No ano de 2013, A Outra Companhia passou a sediar na Casa da Outra, uma sala no Centro Comercial Politeama. Desde então, percebendo a dificuldade em conseguir público para suas iniciativas artísticas, diante da periculosidade do lugar, e permitindo-se afetar pela realidade que os circundava, começaram a criar várias ações que fizessem com que os moradores do bairro (incluindo os “moradores da rua”) e os vendedores ambulantes os acolhessem e chamando atenção para o abandono do lugar que já foi frequentado pela “nata” da sociedade soteropolitana – com o movimento Poli-Te-Ama, por exemplo.

Creio que tenha sido o grupo mais bem-sucedido nessa empreitada, para não dizer que foi o único que se lançou nesse desafio (pois seria leviano de minha parte afirmá-lo).

Voltando a Ruína do Anjos, o convite era claro: Tratava-se de um espetáculo itinerante que convocava a mim, espectadora, a refletir sobre o abandono arquitetônico e humano dos centros das grandes cidades.¹ Mas chegando lá, me vi diante dos personagens-Outra e fui capaz de me blindar dos personagens-Rua.
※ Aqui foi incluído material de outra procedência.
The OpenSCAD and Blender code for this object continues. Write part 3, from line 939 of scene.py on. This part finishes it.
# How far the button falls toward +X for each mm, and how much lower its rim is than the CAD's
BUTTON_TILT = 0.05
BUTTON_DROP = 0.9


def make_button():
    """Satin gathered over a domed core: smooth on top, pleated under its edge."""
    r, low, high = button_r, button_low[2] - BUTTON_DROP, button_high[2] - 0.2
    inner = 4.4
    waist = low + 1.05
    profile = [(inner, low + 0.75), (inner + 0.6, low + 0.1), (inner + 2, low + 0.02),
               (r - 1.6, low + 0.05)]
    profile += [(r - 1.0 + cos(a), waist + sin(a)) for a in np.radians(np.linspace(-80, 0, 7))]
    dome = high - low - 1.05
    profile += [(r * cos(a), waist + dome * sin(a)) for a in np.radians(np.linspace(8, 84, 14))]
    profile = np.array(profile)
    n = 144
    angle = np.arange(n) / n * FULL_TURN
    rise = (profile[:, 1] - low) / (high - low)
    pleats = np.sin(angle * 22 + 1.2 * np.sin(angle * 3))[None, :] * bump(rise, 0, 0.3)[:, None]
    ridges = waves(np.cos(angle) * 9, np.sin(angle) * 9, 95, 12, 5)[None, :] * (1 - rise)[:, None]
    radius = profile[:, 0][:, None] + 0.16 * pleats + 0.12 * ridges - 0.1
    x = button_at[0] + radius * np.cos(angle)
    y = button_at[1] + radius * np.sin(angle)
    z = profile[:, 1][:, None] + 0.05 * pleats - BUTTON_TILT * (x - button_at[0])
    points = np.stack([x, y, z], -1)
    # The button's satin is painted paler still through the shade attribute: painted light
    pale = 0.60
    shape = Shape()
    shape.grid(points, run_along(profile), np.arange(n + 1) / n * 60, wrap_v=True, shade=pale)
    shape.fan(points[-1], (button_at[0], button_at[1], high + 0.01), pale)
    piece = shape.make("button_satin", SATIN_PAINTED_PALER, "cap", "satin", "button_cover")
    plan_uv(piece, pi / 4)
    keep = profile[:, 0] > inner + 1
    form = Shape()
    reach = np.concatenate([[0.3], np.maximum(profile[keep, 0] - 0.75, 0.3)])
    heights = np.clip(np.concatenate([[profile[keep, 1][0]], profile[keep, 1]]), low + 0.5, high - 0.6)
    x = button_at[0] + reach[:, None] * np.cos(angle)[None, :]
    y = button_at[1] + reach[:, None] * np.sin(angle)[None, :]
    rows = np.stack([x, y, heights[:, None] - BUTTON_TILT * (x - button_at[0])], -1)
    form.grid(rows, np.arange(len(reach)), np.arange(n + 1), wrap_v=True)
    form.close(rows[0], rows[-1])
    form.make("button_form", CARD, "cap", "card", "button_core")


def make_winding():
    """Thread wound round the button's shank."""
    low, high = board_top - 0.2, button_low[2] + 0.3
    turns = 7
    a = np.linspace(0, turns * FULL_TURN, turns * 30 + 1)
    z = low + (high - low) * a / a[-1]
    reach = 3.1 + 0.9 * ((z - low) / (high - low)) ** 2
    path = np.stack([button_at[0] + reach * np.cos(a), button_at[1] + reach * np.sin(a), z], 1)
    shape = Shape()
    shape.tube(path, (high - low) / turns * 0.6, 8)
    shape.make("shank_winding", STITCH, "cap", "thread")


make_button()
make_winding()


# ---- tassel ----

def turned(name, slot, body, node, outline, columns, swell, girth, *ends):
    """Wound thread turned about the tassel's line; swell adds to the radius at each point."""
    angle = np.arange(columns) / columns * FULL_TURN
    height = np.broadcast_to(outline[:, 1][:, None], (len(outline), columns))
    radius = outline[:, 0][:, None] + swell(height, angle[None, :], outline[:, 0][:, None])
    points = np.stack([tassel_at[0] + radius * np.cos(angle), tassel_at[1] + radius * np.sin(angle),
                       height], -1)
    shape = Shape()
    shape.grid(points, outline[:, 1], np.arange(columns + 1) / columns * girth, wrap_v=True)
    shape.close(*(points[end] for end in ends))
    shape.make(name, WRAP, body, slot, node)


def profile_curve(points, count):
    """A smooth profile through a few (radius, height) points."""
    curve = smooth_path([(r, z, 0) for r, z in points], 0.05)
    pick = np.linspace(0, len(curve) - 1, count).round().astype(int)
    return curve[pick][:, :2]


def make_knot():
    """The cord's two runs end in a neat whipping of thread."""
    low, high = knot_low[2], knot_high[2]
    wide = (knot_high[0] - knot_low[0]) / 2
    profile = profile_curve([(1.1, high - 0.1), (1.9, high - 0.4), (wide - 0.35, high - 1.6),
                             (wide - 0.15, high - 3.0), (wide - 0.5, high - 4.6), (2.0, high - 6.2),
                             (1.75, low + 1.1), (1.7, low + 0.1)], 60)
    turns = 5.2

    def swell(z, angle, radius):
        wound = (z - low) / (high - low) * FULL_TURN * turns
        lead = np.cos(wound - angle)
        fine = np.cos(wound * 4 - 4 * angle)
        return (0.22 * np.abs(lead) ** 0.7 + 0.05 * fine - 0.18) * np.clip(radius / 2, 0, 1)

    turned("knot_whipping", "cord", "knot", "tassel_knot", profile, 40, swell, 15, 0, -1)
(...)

A Rua era o cenário e personagem. As histórias daquelas pessoas que vivem na rua eram motes dramatúrgicos. O discurso político me contemplava. Mas eu estava segura e blindada dentro das convenções teatrais. O que é legítimo, e legitimado, mas confesso, não era o que eu esperava. Mas o que eu esperava? E será que tenho direito de esperar alguma coisa?
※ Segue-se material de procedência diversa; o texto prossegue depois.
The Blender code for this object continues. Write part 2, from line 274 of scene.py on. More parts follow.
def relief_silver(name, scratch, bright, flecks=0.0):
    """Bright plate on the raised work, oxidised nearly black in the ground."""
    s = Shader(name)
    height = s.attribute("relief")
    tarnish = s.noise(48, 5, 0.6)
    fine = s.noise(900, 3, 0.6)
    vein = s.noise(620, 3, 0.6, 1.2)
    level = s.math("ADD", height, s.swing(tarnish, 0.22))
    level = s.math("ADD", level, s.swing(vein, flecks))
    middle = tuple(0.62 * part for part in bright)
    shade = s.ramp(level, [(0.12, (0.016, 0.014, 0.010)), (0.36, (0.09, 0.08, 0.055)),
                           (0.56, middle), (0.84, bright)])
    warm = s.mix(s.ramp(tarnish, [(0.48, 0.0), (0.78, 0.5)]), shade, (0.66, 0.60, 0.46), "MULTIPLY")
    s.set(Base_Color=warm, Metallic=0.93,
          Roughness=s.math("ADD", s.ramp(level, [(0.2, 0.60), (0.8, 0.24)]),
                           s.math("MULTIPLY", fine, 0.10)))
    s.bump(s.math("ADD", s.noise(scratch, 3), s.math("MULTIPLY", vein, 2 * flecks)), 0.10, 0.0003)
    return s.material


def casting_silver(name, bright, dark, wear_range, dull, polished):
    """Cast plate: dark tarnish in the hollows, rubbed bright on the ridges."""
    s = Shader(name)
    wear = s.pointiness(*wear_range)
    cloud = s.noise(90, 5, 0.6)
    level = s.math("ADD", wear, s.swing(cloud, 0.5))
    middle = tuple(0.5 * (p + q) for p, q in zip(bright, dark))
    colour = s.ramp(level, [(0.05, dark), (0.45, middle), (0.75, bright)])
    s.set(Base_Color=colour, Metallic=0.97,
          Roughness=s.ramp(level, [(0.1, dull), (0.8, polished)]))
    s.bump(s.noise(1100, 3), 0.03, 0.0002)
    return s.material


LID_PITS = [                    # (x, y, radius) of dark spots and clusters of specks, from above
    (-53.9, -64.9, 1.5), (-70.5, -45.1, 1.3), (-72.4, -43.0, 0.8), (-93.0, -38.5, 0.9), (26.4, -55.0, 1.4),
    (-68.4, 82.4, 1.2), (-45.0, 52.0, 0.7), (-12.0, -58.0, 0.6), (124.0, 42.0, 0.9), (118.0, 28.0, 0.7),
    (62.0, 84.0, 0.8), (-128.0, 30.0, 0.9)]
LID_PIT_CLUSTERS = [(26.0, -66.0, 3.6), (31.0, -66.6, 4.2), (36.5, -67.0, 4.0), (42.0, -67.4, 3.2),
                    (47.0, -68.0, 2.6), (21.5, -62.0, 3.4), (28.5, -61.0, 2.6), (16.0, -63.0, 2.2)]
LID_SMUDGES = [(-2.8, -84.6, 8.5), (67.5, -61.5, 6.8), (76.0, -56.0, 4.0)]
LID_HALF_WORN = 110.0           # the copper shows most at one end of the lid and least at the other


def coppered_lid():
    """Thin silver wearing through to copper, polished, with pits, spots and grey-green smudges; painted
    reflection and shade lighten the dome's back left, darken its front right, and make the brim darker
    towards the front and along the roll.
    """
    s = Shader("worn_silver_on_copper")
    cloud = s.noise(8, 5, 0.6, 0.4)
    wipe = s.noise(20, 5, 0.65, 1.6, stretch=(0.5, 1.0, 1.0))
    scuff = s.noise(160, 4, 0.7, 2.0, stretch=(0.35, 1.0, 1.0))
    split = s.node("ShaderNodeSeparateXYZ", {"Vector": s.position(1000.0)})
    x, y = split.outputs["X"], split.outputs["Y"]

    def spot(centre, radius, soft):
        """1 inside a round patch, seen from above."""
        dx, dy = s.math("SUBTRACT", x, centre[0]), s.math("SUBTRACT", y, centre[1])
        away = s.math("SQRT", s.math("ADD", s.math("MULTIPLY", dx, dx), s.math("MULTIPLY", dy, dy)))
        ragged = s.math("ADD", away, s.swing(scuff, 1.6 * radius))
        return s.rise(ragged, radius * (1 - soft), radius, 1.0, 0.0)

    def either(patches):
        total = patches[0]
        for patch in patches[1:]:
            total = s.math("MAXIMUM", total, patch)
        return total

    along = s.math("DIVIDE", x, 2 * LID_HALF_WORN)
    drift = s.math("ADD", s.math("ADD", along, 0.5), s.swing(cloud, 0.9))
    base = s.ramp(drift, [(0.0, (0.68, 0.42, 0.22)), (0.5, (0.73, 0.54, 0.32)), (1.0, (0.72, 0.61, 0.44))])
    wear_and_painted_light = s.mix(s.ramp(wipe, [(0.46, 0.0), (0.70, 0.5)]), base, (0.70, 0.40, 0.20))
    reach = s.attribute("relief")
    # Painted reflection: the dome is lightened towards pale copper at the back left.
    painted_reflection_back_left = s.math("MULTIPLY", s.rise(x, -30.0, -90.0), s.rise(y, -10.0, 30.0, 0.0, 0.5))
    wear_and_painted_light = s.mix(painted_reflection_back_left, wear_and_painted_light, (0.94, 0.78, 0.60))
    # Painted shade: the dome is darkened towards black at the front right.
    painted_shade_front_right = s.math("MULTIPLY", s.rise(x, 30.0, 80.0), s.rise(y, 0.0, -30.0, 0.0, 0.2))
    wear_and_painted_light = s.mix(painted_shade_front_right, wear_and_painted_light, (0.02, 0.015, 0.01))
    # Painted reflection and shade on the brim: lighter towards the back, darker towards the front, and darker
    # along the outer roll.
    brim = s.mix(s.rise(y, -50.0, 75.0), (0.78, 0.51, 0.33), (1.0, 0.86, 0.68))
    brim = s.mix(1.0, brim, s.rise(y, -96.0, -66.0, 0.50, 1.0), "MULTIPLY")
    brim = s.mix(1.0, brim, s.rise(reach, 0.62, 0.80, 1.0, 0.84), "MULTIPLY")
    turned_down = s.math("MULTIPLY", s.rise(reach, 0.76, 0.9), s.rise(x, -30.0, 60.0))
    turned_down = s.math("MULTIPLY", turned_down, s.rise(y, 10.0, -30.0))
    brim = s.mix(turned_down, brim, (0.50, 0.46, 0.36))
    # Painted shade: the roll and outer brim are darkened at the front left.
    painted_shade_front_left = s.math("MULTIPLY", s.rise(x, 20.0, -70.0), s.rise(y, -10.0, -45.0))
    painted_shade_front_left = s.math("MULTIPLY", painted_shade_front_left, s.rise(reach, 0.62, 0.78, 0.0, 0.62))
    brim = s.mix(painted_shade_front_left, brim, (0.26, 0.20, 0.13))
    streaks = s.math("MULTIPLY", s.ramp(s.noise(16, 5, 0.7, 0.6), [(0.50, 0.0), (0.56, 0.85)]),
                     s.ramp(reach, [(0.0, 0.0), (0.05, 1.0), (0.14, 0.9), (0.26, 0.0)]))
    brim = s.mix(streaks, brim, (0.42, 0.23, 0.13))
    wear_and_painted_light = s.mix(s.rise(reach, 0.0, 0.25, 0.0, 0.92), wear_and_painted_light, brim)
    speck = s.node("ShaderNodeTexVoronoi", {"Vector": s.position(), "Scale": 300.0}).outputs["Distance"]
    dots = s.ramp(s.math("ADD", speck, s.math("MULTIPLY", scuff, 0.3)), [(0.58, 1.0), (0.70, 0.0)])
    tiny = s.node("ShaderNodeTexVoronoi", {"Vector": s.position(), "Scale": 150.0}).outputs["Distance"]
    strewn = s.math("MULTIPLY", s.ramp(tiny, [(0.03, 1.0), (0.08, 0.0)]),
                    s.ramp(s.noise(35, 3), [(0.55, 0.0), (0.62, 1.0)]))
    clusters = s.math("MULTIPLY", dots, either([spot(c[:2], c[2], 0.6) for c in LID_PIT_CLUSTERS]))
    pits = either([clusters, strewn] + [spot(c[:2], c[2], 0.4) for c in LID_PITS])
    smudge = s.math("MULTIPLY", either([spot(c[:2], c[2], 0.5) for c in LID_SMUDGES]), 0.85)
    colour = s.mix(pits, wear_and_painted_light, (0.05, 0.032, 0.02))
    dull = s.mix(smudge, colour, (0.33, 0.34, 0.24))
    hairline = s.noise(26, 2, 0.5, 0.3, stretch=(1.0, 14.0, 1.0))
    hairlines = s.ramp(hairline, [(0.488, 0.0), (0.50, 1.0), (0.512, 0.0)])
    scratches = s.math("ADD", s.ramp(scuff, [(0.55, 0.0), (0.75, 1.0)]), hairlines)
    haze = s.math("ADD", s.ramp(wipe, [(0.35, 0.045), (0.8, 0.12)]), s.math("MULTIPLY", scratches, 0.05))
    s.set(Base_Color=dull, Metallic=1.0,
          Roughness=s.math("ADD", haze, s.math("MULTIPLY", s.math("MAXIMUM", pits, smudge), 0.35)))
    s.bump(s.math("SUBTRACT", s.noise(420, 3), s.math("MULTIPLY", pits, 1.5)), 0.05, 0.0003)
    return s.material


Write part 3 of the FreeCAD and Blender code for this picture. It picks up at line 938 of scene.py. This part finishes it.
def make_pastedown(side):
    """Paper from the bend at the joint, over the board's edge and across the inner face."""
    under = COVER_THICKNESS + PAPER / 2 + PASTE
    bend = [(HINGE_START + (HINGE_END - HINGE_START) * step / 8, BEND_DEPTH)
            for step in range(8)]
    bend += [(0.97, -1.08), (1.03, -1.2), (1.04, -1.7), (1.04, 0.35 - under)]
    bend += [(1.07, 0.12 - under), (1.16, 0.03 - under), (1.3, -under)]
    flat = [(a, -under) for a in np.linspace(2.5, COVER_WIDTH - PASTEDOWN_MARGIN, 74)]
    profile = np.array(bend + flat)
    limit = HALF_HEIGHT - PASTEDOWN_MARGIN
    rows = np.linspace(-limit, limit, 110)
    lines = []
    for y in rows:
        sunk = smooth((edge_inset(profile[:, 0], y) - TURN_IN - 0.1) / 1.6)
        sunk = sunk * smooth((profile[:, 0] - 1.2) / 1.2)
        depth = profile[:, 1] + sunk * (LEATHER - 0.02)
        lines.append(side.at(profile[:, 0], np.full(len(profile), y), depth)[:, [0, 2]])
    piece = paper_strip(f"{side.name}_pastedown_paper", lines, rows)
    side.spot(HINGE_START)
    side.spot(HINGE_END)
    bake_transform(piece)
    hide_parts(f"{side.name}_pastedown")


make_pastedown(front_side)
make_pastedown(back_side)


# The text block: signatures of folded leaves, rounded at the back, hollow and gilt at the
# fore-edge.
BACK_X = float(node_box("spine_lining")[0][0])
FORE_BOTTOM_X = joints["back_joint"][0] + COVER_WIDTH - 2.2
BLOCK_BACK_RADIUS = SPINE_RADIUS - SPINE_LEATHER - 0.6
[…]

Ao chegarmos na Casa da Outra somos apresentados a ‘Wilson coffee the nigth’, primeiro personagem-Outra com quem temos contato. Recebemos nossas pulseiras que nos identifica como o grupo que chegou para assistir ao espetáculo, recebemos uma lanterna e somos apresentados às “normas de segurança”. Somos também introduzidos ao ‘mote dramatúrgico’: o antigo cinema vai reabrir. A partir daí somos apresentados às histórias dos personagens que serão (in)diretamente influenciados pelo surgimento deste novo empreendimento no local.

O trabalho de composição destes personagens é muito bem feito e tais personagens são facilmente reconhecidos por nós – se em algum momento de nossas vidas saímos de nossa armadura e olhamos a rua. Tanto que passam desapercebidos pelos desavisados que fecham os vidros dos carros quando a personagem-Evelyn termina sua apresentação de malabarismo na sinaleira.

Entretanto, assim como os personagens-outra passavam desapercebidos pelos transeuntes desavisados, os personagens-rua também passavam desapercebidos pelos espectadores desavisados, o que me causava certo desconforto. Não havia enfrentamento com a rua. Era como se houvesse uma parede. Não entre atores e espectadores, mas entre nós – Ruína – e a rua.

Ruína de Anjos é uma iniciativa bastante ousada – para os padrões soteropolitanos de produção teatral – por se configurar como um teatro itinerante na rua. Mas diminui o seu potencial de afeto ao abrigar-se em convenções teatrais tão rígidas e calcadas na representação. Estávamos no teatro, mesmo estando na rua. E não havia abertura para dúvidas em relação a isso.

Após a itinerância pelo Politeama, voltamos à Casa da Outra. Durante o encerramento do espetáculo os atores ainda vestindo os personagens, se fechavam na galeria e eram aplaudidos. Ao olhar para o lado, vi 4 pessoas dormindo, mas para elas não houve aplausos. E quando o ritual teatral se encerrou, todos voltaram a apertar suas bolsas e seguirem seus caminhos, novamente vulneráveis. Novamente na rua.

Estávamos no teatro, mesmo estando na rua. E não havia abertura para dúvidas em relação a isso.